COLLECTED DATA>
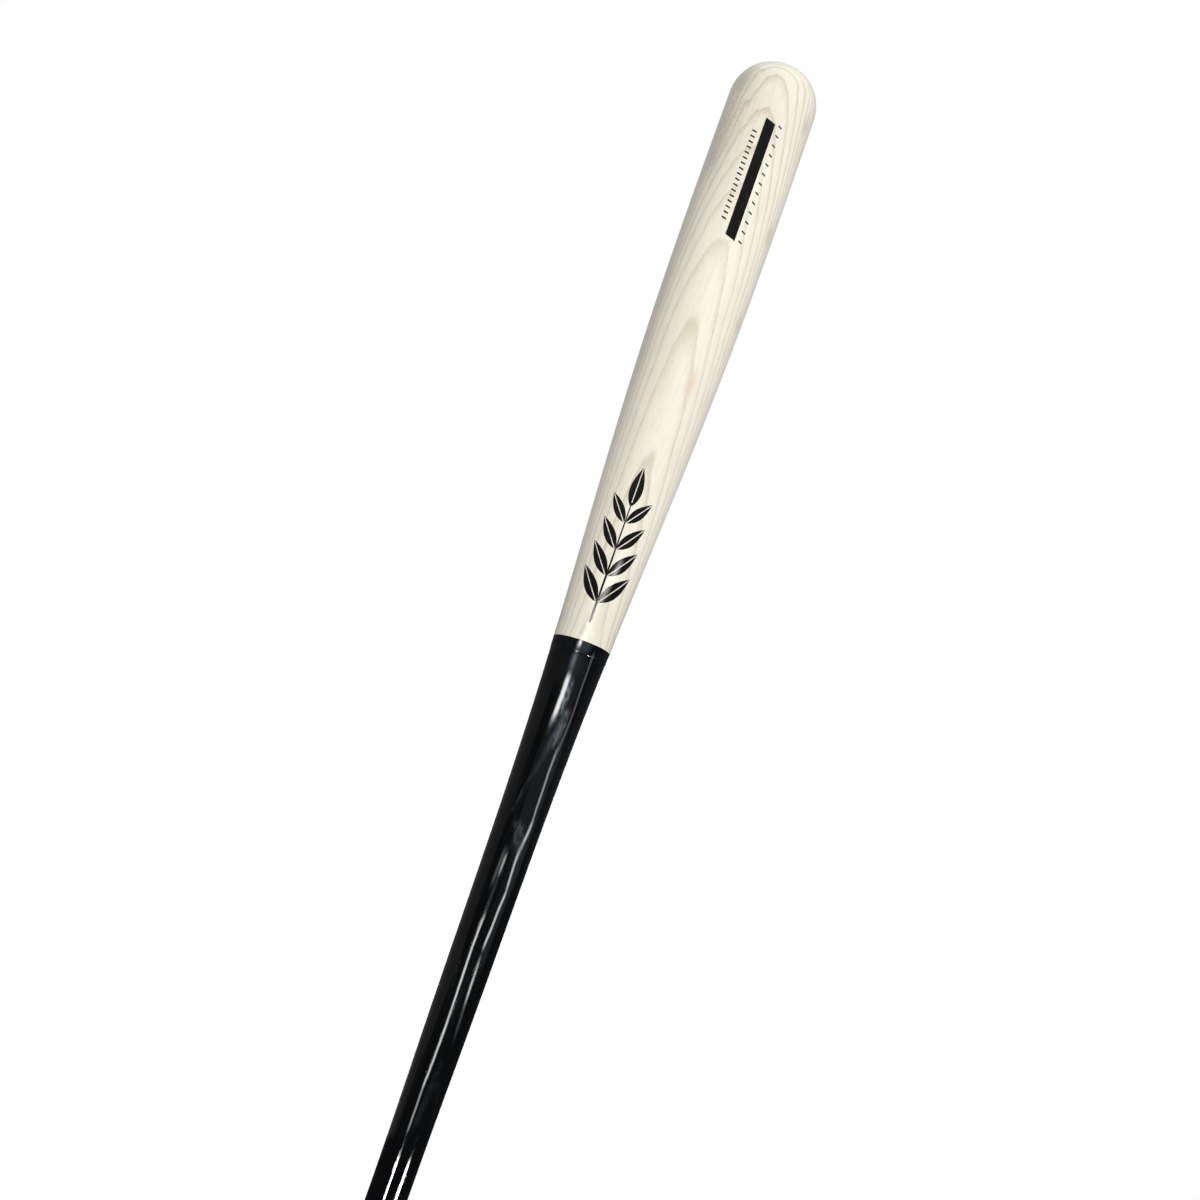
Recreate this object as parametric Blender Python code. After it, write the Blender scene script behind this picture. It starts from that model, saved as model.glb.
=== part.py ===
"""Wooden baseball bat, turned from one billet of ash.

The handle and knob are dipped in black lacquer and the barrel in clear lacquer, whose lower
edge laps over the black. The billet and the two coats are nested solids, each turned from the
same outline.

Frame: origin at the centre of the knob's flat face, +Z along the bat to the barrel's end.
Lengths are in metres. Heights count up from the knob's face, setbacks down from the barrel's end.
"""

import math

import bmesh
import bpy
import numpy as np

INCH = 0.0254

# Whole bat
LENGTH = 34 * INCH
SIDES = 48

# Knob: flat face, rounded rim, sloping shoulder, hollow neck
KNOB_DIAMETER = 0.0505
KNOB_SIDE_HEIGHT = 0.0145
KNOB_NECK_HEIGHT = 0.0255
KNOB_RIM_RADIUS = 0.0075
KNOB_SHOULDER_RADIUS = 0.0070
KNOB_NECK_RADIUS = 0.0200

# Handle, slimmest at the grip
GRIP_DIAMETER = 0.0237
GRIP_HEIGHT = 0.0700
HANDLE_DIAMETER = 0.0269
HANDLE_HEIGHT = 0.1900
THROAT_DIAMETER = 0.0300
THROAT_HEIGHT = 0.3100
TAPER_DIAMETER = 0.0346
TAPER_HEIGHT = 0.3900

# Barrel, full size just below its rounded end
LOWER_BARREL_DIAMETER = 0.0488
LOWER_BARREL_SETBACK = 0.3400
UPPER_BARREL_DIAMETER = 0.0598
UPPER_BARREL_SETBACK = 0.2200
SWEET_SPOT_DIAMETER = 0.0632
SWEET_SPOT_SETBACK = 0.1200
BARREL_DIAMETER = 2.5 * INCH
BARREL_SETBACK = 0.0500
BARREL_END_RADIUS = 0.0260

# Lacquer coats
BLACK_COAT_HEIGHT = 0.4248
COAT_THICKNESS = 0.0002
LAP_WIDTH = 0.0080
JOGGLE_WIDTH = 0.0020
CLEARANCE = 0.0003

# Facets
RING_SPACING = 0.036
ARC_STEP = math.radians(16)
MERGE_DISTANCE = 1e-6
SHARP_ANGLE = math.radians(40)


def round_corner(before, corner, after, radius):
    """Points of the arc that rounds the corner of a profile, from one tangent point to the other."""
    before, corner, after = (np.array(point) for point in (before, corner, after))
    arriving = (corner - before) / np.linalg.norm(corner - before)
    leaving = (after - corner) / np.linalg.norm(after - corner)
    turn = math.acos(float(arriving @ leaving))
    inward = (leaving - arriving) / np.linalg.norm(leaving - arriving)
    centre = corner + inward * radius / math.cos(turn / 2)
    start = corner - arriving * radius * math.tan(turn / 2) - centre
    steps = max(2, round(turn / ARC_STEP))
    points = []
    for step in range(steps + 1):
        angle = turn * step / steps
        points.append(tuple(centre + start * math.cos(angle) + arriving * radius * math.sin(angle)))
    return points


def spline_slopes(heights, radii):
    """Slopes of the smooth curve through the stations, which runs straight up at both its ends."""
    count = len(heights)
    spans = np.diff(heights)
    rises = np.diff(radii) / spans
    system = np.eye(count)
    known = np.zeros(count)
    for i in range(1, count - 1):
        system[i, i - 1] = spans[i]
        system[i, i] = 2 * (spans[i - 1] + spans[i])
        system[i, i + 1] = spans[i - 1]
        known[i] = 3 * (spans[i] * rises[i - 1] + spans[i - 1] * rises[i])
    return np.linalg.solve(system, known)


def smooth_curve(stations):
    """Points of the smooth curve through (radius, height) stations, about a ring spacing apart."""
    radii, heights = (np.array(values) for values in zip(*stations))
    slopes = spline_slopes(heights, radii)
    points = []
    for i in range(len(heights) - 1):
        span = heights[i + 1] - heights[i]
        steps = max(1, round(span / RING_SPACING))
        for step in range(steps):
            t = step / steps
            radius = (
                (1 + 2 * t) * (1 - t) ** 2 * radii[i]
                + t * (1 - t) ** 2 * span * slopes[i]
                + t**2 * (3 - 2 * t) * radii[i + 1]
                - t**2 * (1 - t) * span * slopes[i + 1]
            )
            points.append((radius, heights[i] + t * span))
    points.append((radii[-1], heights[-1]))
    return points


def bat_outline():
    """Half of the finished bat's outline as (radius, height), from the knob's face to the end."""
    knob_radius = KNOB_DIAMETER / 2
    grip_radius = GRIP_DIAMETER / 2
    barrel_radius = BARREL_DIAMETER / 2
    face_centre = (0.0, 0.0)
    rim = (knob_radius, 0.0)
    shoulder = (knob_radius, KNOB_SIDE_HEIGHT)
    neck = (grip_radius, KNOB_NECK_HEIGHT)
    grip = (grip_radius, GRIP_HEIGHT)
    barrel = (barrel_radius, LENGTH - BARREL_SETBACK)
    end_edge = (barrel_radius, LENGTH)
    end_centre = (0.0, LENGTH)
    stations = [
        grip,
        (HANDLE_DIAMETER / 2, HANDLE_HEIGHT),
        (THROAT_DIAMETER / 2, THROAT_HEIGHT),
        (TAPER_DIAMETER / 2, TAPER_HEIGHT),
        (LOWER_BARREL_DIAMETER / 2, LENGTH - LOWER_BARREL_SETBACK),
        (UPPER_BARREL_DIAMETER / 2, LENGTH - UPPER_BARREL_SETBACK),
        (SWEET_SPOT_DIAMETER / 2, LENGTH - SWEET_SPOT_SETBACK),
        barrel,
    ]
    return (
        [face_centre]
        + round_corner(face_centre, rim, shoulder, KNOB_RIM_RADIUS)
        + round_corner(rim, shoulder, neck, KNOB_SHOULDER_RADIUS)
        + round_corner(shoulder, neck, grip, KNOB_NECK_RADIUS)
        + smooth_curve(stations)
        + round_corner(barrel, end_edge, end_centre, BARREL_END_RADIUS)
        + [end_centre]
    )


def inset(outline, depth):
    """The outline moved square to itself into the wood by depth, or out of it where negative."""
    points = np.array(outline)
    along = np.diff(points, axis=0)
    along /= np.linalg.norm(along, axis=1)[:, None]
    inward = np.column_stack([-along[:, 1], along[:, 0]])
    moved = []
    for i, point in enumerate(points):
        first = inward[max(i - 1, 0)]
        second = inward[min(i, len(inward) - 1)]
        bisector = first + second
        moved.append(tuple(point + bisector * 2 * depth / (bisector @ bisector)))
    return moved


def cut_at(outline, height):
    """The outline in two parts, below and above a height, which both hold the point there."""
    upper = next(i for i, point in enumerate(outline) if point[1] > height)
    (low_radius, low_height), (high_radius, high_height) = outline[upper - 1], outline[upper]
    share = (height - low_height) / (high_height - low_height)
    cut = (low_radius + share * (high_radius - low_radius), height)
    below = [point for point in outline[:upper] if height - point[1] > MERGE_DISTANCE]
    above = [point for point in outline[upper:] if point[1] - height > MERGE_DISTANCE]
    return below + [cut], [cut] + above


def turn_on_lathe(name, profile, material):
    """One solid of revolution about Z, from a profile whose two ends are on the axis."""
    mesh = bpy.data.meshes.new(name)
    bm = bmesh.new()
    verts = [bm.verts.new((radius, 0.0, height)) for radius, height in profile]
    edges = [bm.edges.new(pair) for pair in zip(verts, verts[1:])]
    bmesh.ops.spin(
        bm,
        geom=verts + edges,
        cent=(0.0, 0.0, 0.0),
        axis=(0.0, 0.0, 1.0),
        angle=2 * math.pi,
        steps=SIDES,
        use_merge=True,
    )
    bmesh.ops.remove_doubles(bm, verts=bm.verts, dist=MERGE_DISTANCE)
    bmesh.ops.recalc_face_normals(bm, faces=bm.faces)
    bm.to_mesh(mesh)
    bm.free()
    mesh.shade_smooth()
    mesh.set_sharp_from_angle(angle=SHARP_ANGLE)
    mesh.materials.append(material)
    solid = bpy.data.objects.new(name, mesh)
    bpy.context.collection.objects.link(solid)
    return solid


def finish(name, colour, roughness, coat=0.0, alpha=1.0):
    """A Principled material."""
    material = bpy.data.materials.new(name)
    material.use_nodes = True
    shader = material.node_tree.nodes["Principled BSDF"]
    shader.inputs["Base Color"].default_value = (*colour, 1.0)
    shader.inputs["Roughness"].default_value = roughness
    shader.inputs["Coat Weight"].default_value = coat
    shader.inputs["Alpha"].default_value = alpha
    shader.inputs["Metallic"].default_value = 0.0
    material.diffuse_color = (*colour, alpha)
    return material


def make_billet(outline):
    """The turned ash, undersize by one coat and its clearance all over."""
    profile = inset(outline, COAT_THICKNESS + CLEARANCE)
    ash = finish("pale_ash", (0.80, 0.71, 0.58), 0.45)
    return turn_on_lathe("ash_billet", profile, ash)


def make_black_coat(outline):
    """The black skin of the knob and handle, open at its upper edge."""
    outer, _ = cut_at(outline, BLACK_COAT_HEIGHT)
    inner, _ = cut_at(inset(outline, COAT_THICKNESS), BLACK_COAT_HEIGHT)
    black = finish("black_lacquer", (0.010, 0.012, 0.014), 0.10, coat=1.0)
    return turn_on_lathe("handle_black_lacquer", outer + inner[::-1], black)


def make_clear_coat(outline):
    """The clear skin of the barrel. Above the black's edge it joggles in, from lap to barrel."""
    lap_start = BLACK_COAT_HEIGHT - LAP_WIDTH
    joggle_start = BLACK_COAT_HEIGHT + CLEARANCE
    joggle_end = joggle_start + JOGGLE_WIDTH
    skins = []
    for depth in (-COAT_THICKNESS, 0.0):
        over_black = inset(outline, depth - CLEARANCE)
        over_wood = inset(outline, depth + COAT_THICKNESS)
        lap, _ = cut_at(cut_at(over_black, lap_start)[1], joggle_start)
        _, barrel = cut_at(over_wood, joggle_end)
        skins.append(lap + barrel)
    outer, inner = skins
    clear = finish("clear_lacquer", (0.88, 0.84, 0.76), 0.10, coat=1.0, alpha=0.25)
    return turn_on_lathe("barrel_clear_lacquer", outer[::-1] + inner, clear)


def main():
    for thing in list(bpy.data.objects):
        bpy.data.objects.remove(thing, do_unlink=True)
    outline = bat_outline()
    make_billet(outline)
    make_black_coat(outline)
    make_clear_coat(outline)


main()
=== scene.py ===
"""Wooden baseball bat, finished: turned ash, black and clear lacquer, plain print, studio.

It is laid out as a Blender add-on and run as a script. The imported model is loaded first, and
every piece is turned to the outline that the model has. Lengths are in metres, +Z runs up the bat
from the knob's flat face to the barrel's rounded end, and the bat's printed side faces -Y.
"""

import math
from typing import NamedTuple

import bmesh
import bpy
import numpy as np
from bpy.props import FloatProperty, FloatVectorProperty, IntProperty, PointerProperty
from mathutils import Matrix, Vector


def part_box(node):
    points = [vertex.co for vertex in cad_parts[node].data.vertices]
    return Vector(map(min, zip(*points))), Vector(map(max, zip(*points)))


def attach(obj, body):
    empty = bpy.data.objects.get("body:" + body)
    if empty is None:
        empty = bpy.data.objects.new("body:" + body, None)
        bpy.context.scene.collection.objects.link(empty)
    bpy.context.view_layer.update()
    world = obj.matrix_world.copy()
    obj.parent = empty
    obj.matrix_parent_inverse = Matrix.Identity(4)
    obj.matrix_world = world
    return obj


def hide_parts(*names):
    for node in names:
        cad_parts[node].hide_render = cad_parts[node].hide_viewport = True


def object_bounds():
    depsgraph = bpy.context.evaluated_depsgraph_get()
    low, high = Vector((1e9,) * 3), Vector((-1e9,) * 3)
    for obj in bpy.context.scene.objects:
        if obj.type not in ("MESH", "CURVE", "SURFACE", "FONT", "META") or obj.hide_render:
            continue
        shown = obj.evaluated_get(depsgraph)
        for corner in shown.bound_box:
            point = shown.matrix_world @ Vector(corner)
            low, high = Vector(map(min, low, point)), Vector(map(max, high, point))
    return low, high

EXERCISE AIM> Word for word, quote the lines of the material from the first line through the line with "billet of ash.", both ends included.

RESPONSE>
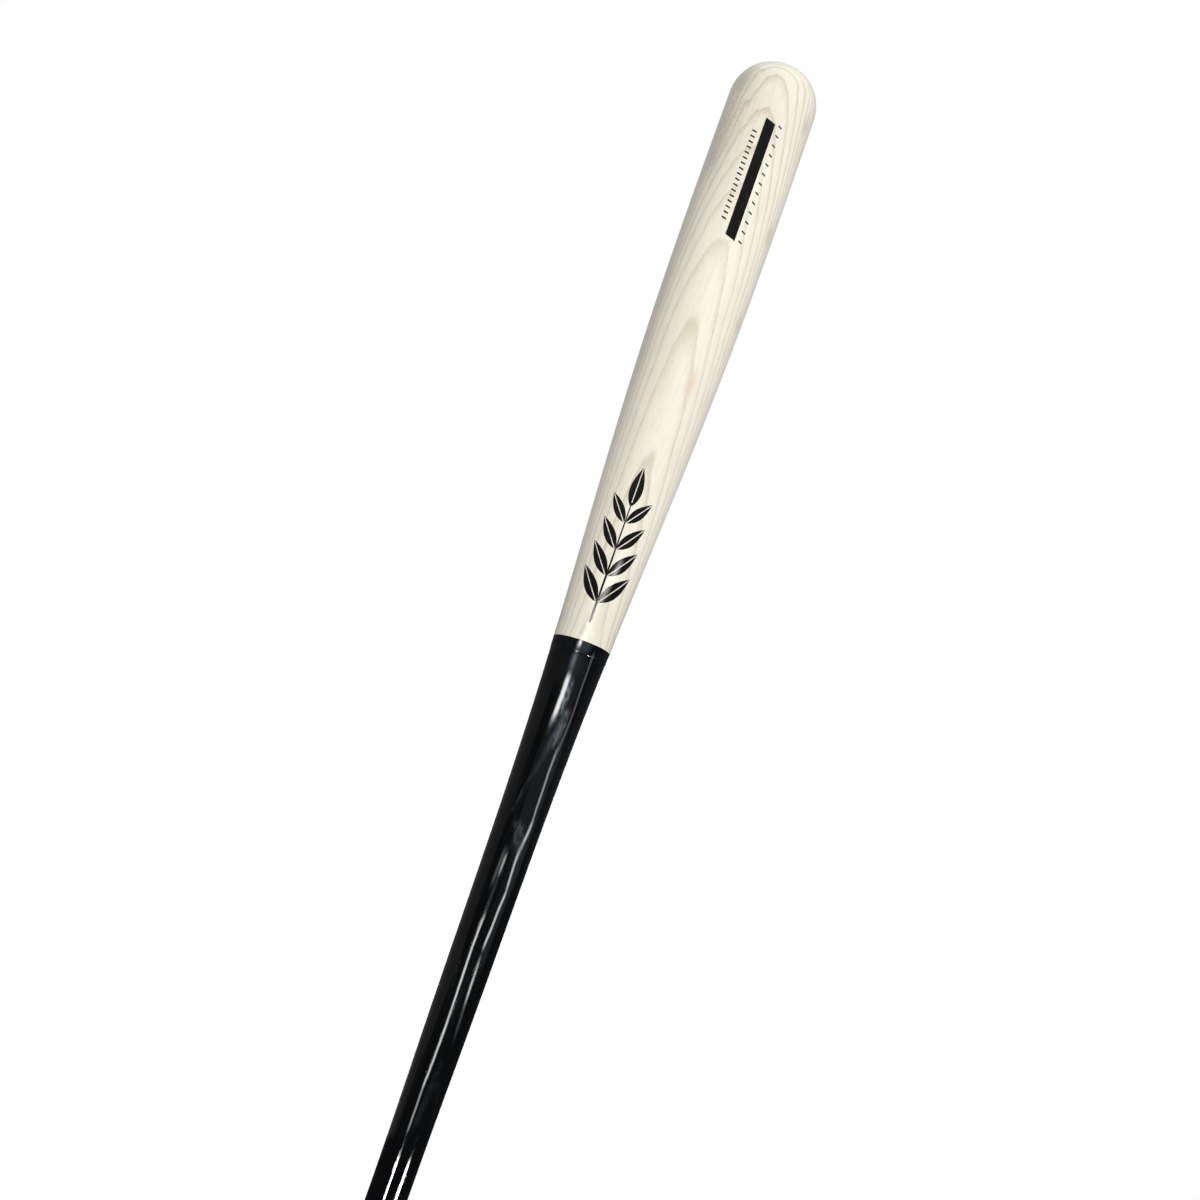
Recreate this object as parametric Blender Python code. After it, write the Blender scene script behind this picture. It starts from that model, saved as model.glb.
=== part.py ===
"""Wooden baseball bat, turned from one billet of ash.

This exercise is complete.